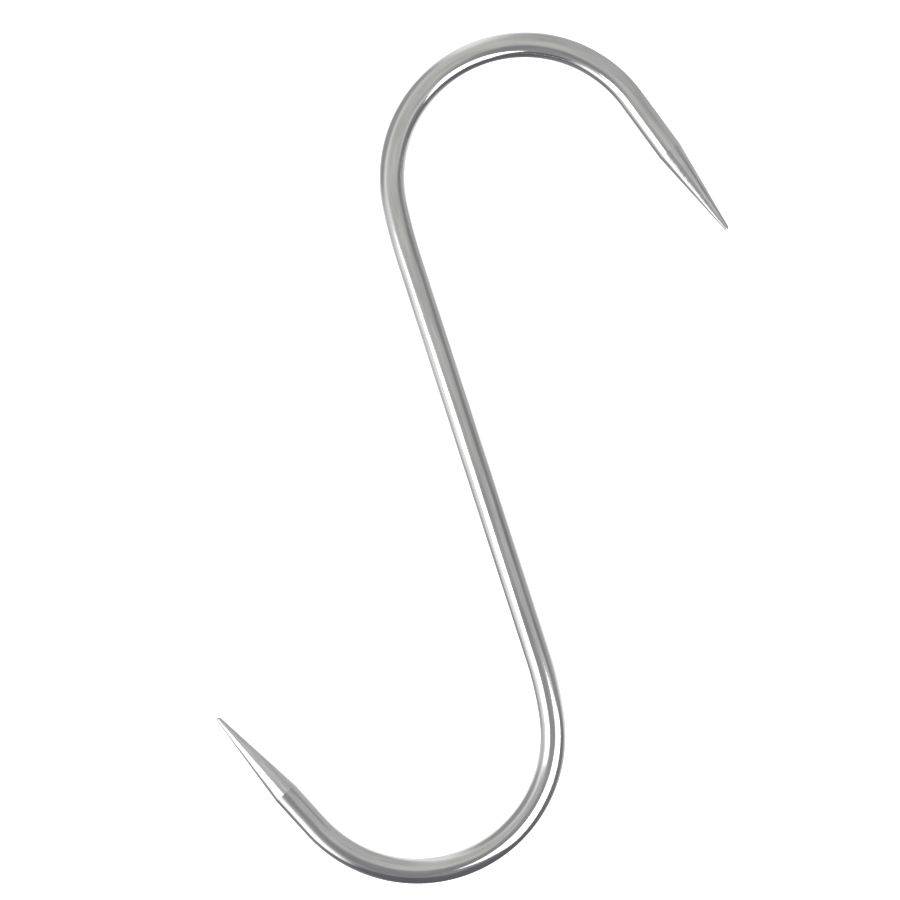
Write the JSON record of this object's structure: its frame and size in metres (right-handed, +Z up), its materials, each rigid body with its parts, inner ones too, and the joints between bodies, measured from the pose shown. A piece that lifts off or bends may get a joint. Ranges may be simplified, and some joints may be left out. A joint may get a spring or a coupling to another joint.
{
  "type": "meat hook",
  "caption": "Round stainless bar bent into an S, with open bends at top and bottom and a ground conical point on each end.",
  "frame": {"origin": "the rail's seat: the top of the upper bend's inner side, where the bar rests on the rail", "axes": "+Z up as it hangs, from the lower bend's centre to the upper one's; the hook's plane is XZ, with the upper point towards +X and the lower one towards -X; Y across the bar"},
  "size_m": [0.0966, 0.006, 0.2033],
  "materials": {
    "polished_bar": "polished stainless bar, faint draw lines along it",
    "ground_point": "ground to a cone, fine grinding lines"
  },
  "bodies": {
    "root": {"shank": "polished_bar", "upper_bend": "polished_bar", "upper_arm": "polished_bar", "upper_point": "ground_point", "lower_bend": "polished_bar", "lower_arm": "polished_bar", "lower_point": "ground_point"}
  },
  "joints": []
}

-- Aim --
Repeat the lines above exactly.

-- Full response --
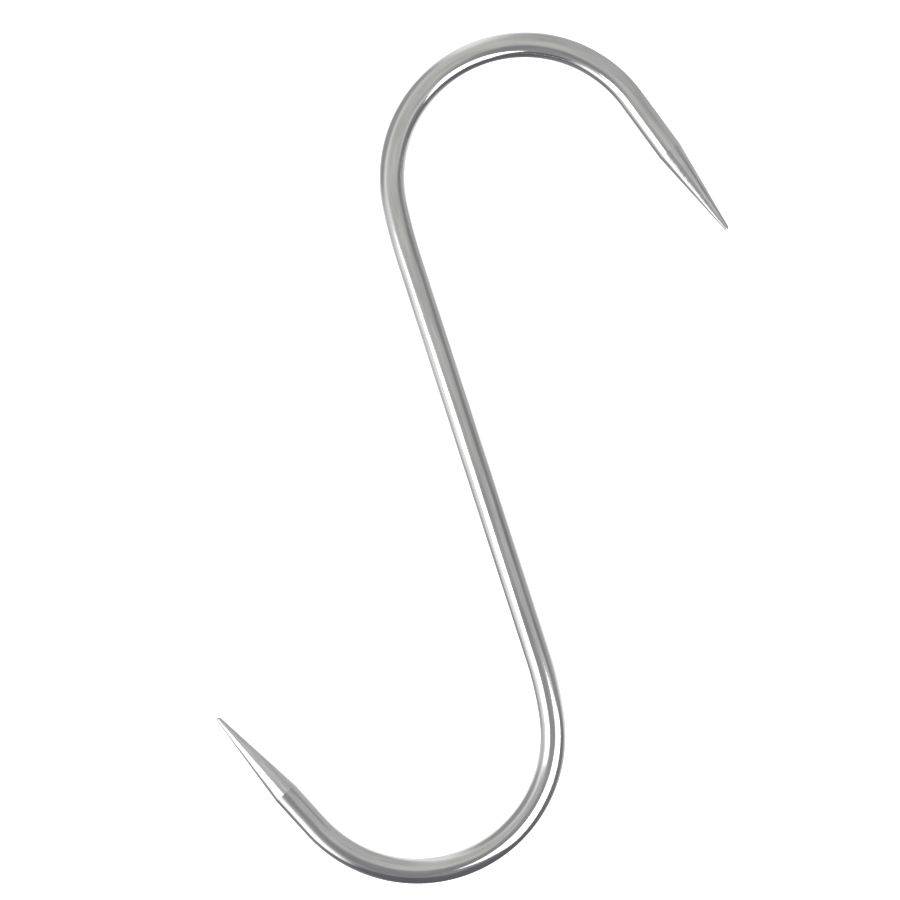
Write the JSON record of this object's structure: its frame and size in metres (right-handed, +Z up), its materials, each rigid body with its parts, inner ones too, and the joints between bodies, measured from the pose shown. A piece that lifts off or bends may get a joint. Ranges may be simplified, and some joints may be left out. A joint may get a spring or a coupling to another joint.
{
  "type": "meat hook",
  "caption": "Round stainless bar bent into an S, with open bends at top and bottom and a ground conical point on each end.",
  "frame": {"origin": "the rail's seat: the top of the upper bend's inner side, where the bar rests on the rail", "axes": "+Z up as it hangs, from the lower bend's centre to the upper one's; the hook's plane is XZ, with the upper point towards +X and the lower one towards -X; Y across the bar"},
  "size_m": [0.0966, 0.006, 0.2033],
  "materials": {
    "polished_bar": "polished stainless bar, faint draw lines along it",
    "ground_point": "ground to a cone, fine grinding lines"
  },
  "bodies": {
    "root": {"shank": "polished_bar", "upper_bend": "polished_bar", "upper_arm": "polished_bar", "upper_point": "ground_point", "lower_bend": "polished_bar", "lower_arm": "polished_bar", "lower_point": "ground_point"}
  },
  "joints": []
}